O complexo psíquico de uma mulher pode ser povoado por medos e traumas que não justificam a negação da maternidade. Optar por não ter filhos não é a resposta para medo do parto, medo de engordar e perder a beleza, medo de sentir dor, medo de perder a liberdade, medo de perder a individualidade. Tais argumentos, que já ouvi algumas vezes, apontam para a necessidade de um melhor esclarecimento. Similarmente, mulheres que não podem biologicamente ter filhos por algum comprometimento no aparelho sexual, infertilidade ou doenças também devem estar cientes de que defender não ter filhos diante de outras mulheres não deve servir como válvula de escape de suas próprias dificuldades.

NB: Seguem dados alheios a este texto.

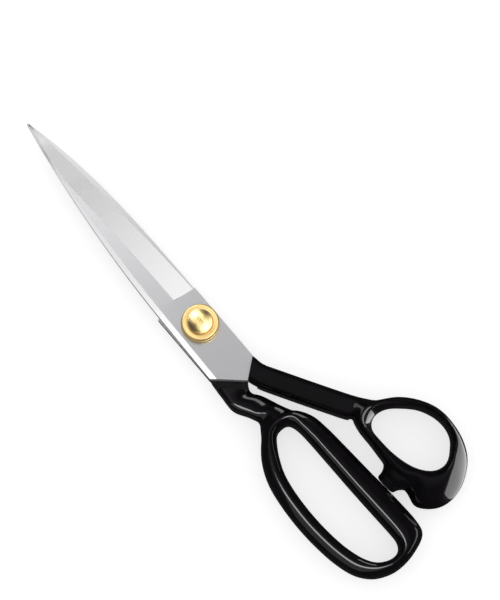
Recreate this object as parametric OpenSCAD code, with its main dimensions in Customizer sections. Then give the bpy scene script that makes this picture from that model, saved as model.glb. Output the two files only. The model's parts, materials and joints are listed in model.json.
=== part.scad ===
// Ten inch tailor's shears: two steel blades with tangs cast into enamelled handles,
// turning on a shouldered bolt with a brass tension nut and a domed lock cap.
// X runs from the pivot to the tip, Y towards the finger bow, Z up. The origin is on
// the pivot axis, in the plane that the shears rest on. Millimetres.

/* [Blades] */
// Distance from the pivot to the tips
blade_l = 116.5; // [100:0.5:140]
// Thickness of each blade at the pivot
blade_t = 3.6; // [2.8:0.1:4.2]
// Thickness of each blade at its tip
tip_t = 1.3; // [0.9:0.1:2.2]
// Distance from the pivot to the flat edge on the finger side
ricasso_up = 12.0; // [11:0.1:14]
// Distance from the pivot to the flat edge on the thumb side
ricasso_down = 8.4; // [7.5:0.1:10]
// Width of the polished chamfer along the spine
chamfer_w = 2.3; // [1:0.1:3.5]
// Depth of the polished chamfer along the spine
chamfer_d = 0.8; // [0.3:0.1:1.2]
// Thickness left at the cutting edge
edge_t = 0.25; // [0.15:0.05:0.5]
// Running gap between the two blades, filled by the blade washer
blade_gap = 0.3; // [0.2:0.05:0.6]

/* [Handles] */
// Thickness of both bows
bow_t = 16; // [13:0.5:20]
// Thickness of both shanks where they meet the blades
shank_t = 12.4; // [11:0.2:14]
// Width of the thumb shank
shank_w = 10; // [8:0.2:12]
// Width of the tang inside each handle
tang_w = 5; // [3:0.5:6]
// Thickness of the tang inside each handle
tang_t = 2.2; // [1.5:0.1:2.6]
// Length of the tang beyond the end of the blade
tang_l = 18; // [10:1:22]
// Setback of each handle's shoulder from the other half's blade
shoulder_gap = 4.3; // [2:0.1:6]

/* [Finger bow] */
// Distance from the pivot to the finger hole
finger_x = 57; // [56:0.5:64]
// Length of the finger hole
finger_l = 72.3; // [58:0.5:88]
// Height of the finger hole
finger_h = 19.9; // [16:0.5:24]
// Width of the straight bar under the fingers
bar_w = 11.5; // [9:0.5:14]
// Width of the bow over the fingers
top_w = 8.2; // [6:0.2:10]
// Width of the bow at its far end
far_w = 5.4; // [4.4:0.2:7]

/* [Thumb bow] */
// Distance from the pivot to the thumb hole
thumb_x = 78; // [74:0.5:86]
// Length of the thumb hole
thumb_l = 35.3; // [28:0.5:42]
// Height of the thumb hole
thumb_h = 24.8; // [20:0.4:28.8]
// Width of the bow above the thumb hole
ledge_w = 5.2; // [4.2:0.1:6.4]
// Width of the strap below the thumb hole
strap_w = 3.9; // [3.3:0.1:5]
// Width of the thumb rest
rest_w = 17.2; // [14:0.2:20]
// Distance from the near corner of the thumb hole to the middle of the stop lug
lug_x = 25.4; // [20:0.2:30]
// Width of the stop lug
lug_w = 9.8; // [7:0.2:12]
// Thickness of the stop lug
lug_t = 10; // [6:0.5:12]
// Gap between the stop lug and the finger bar when the shears are closed
lug_gap = 0.35; // [0.3:0.05:0.8]

/* [Pivot] */
// Diameter of the bolt where the thumb blade turns on it
bolt_d = 6; // [5:0.5:8]
// Diameter of the bolt's threaded end
thread_d = 5; // [4:0.5:7]
// Width across the bolt's square neck
neck_w = 6.4; // [5.4:0.2:9]
// Diameter of the bolt's head
head_d = 15; // [12:0.5:17]
// Radial clearance of the thumb blade on the bolt
pivot_clear = 0.05; // [0.02:0.01:0.1]
// Radial clearance of the washers, the nut and the cap on the bolt
thread_clear = 0.05; // [0.02:0.01:0.1]
// Diameter of the washer between the blades
blade_washer_d = 13; // [11:0.5:16]
// Diameter of the brass washer
base_washer_d = 16.7; // [14:0.1:19]
// Thickness of the brass washer
base_washer_t = 1.2; // [0.6:0.1:1.6]
// Diameter of the spring washer
spring_washer_d = 12; // [10:0.5:14]
// Thickness of the spring washer
spring_washer_t = 0.5; // [0.3:0.1:1]
// Diameter of the tension nut
nut_d = 16.1; // [13:0.1:18]
// Thickness of the tension nut
nut_t = 2.4; // [1.8:0.1:3.2]
// Diameter of the lock cap
cap_d = 10.7; // [9:0.1:13]
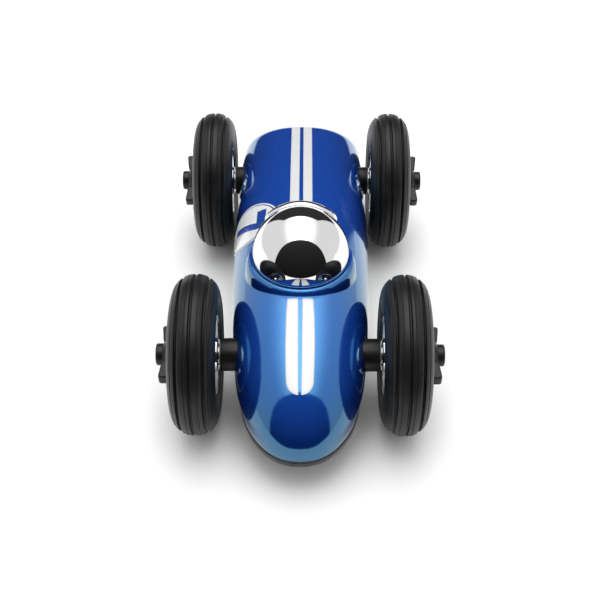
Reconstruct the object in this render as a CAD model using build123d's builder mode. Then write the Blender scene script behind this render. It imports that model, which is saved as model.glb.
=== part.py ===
from build123d import *
import math
import os

# Toy racing car on four wheels. Millimetres, +Z up, nose towards -Y.
# The origin is on the ground under the middle of the car.

# ---------------------------------------------------------------- overall
LENGTH = 274.6          # nose tip to tail end
HALF = LENGTH / 2
AXLE_Z = 43.5           # wheel centre above the ground, half the tyre diameter
FRONT_AXLE_Y = 59.3 - HALF
REAR_AXLE_Y = 223.8 - HALF

# ---------------------------------------------------------------- body lines
SEAM_Z = 25.0           # parting line between the shell and the tray
WIDEST_AT = 160.0       # distance from the nose tip to the widest station
HALF_WIDTH = 40.4
CROWN_AT = 118.0        # distance from the nose tip to the highest station
CROWN = 51.0            # highest point above the parting line
WAIST = 17.0            # widest line above the parting line
TUCK = 0.07             # share of the width lost between waist and parting line
SQUARENESS = 0.60       # handle length of the section curves, 0.552 is an ellipse
WALL = 2.6

# ---------------------------------------------------------------- head and cockpit
HEAD_Y = 103.3 - HALF
HEAD_Z = 78.5
HEAD_R = 26.5
HEAD_FLAT_Z = 60.4      # flat underside of the ball
WELL_FLOOR = 57.8
WELL_R = 26.8
REST_TUBE_R = 3.6       # rolled rim of the headrest
REST_ARC_R = 24.6
REST_ARC_HALF = 45.7    # degrees either side of the back
REST_TILT = 55.2        # degrees that the rim's plane leans
REST_FOOT_Z = 70.0
REST_SEAT_R = 31.0

# ---------------------------------------------------------------- tray
TRAY_Z = 20.4
TRAY_TOP = SEAM_Z - 0.2
TRAY_FLOOR = 23.0
TRAY_INSET = 0.35
TRAY_ROUND = 3.2

# ---------------------------------------------------------------- running gear
AXLE_R = 2.5
RUNNING_CLEARANCE = 0.03
SLEEVE_R = 8.9
SLEEVE_IN = 20.0
SLEEVE_OUT = 42.6
TOWER_IN = 20.0
TOWER_OUT = 27.0
TOWER_R = 10.9
BUSH_R = 5.0
BUSH_IN = 32.0
BUSH_OUT = 43.2
WASHER_IN = 43.3
WASHER_OUT = 43.8
TYRE_MID = 56.5         # middle of the tread from the centre line
TYRE_HALF = 13.15       # half the tyre width
TYRE_R = 43.5
BULGE_R = 31.0          # radius at which the sidewalls are widest
RIM_R = 25.0
BEAD_R = 21.6
GROOVES = (49.0, 55.9, 62.8)
FINE_LINES = (46.6, 52.0, 58.6, 65.6)
SPINNER_SEAT = 66.4
SPINNER_END = 77.5
AXLE_END = 74.0
EAR_R = 17.2            # reach of the two ears
EAR_HALF = 3.3          # half their width
FRONT_EAR_ANGLE = 100.0     # degrees from straight up, towards the nose
REAR_EAR_ANGLE = 114.0

# ---------------------------------------------------------------- markings
SKIN = 0.15             # thickness of the applied stripes and discs
REAR_STRIPE_IN = 1.15
REAR_STRIPE_OUT = 6.68
REAR_STRIPE_FOOT = 47.0     # the stripes run over the tail down to this height
ROUNDEL_S = 148.0       # distance of the disc's centre from the nose tip
ROUNDEL_X = 31.0
DISC_R = 17.0
RING_IN = 17.9
RING_OUT = 18.9


# ================================================================ body lines
def end_round(t, power):
    """Rises from 0 at the tip to 1 where the rounding ends."""
    t = min(max(t, 0.0), 1.0)
    return (1 - (1 - t) ** power) ** (1 / power)


def half_width(s):
    """Half the plan width at distance s from the nose tip."""
    ahead = min(max((WIDEST_AT - s) / WIDEST_AT, 0.0), 1.0)
    behind = min(max((s - WIDEST_AT) / (LENGTH - WIDEST_AT), 0.0), 1.0)
    taper = 1 - 0.299 * ahead ** 1.94 - 0.104 * behind ** 1.175
    nose = end_round(s / 48.6, 2.28)
    tail = end_round((LENGTH - s) / 25.4, 3.0)
    return HALF_WIDTH * taper * nose * tail


def crown_z(s):
    """Height of the spine at distance s from the nose tip."""
    behind = min(max((s - CROWN_AT) / (LENGTH - CROWN_AT), 0.0), 1.0)
    fall = 1 - 0.315 * behind ** 1.53
    nose = end_round(s / CROWN_AT, 2.058)
    tail = end_round((LENGTH - s) / 19.9, 2.66)
    return SEAM_Z + CROWN * fall * nose * tail


def waist_z(s):
    """Height of the widest line at distance s from the nose tip."""
    rise = math.sin(min(s / 85.0, 1.0) * math.pi / 2)
    return SEAM_Z + WAIST * rise * end_round((LENGTH - s) / 45.0, 2.0)


def base_width(s):
    """Half the width at the parting line."""
    return half_width(s) * (1 - TUCK * (waist_z(s) - SEAM_Z) / WAIST)


def surface_z(x, s):
    """Height of the outer skin above a point of the plan."""
    w = half_width(s)
    t = crown_z(s)
    m = waist_z(s)
    low, high = 0.0, 1.0
    for _ in range(40):
        u = (low + high) / 2
        across = w * ((1 - u) ** 3 + 3 * (1 - u) ** 2 * u + 3 * (1 - u) * u * u * SQUARENESS)
        if across > abs(x):
            low = u
        else:
            high = u
    shoulder = m + SQUARENESS * (t - m)
    return (1 - u) ** 3 * m + 3 * (1 - u) ** 2 * u * shoulder + (3 * (1 - u) * u * u + u ** 3) * t


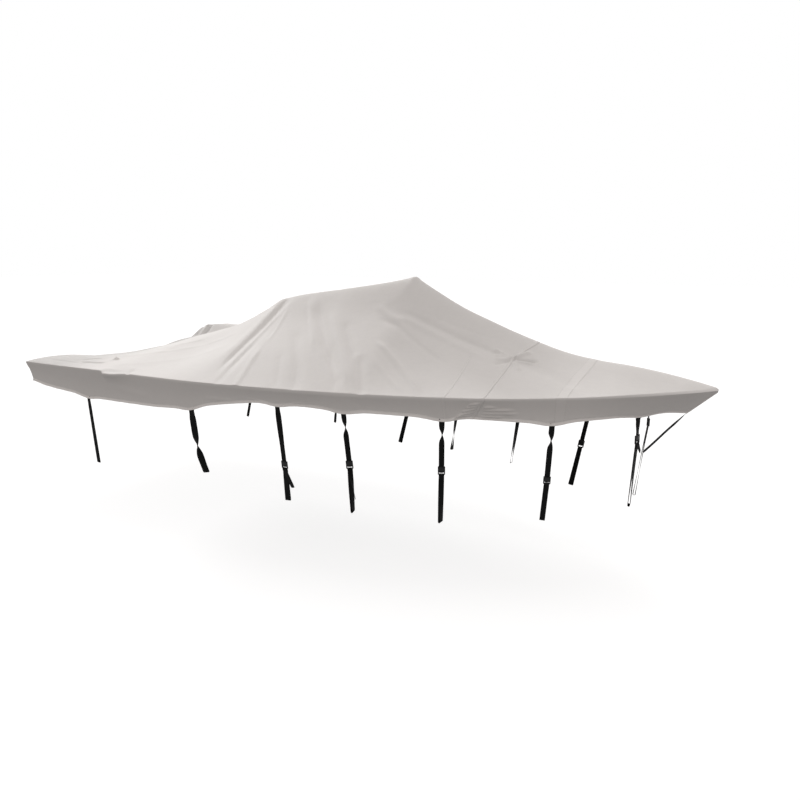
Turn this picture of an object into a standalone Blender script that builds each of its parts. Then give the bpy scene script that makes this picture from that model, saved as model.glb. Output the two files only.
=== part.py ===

Tal argumento também já pude observar em algumas justificativas contra a maternidade, mas não passam de respostas paliativas a conflitos pessoais internos que não servem como pressuposto em defesa da decisão segura e plena de uma mulher ao optar em não passar pela experiência da maternidade.

Falamos de experiências de vida, de escolhas de voz e poder absoluto sobre si mesma, escolhas das quais um dia não haverá mais volta. Falamos de liberdade acima de tudo. De liberdade pessoal. Do mesmo modo, uma sociedade amadurecida não pode continuar a confrontar a mulher com cobranças acerca de sua opção. Já passamos do ponto em que dizer ‘Não é não’ para qualquer tipo de estigma que se impõe à mulher e à sua autonomia. Nada justifica que ao declarar sua escolha uma mulher venha a ser questionada por familiares, por colegas, por amigas. Vivemos um século que se inicia sob a égide da diversidade, do direito, da vida ativa e pública. A opção não válida é por uma maternidade problema que torne a relação mãe-filho um processo frustrante para ambas as partes, que sacrifique a mulher diante de seus desejos e aspirações de vida pessoal, que traga ao mundo uma criança sem perspectiva de atenção e carinho. Não pode haver mentiras na relação com a maternidade.  Dados estatísticos apontam para uma redução de 14 por cento na taxa de mulheres que têm filhos no Brasil. Os números são significativos de uma sociedade em mudança, na qual a mulher se instala cada vez mais no cenário público ativo e profissional, restaurando o papel social de ser humano plenamente capaz de exercer a função de sua escolha.

Referências

Beauvoir, S. (1977). Le deuxième sexe. Gallimard, Paris.

Freud, S. (1971).  La feminitè, In Nouvelles Conferences du psychanalyse. (trabalho original publicado em 1936.

Friedan, B. (2020) A mística feminina. Roa dos tempos. Portugal.

Hilst, H. (2004). Do Desejo. Editora Globo. São Paulo.

Knibierlher, S. (1978). Mães: um estudo antropológico da maternidade. Martins Fontes, SP.

Nunes, S.A. (2011). Afinal, o que querem as mulheres? Maternidade e Mal-estar. Psic, Clin., Rio de Janeiro.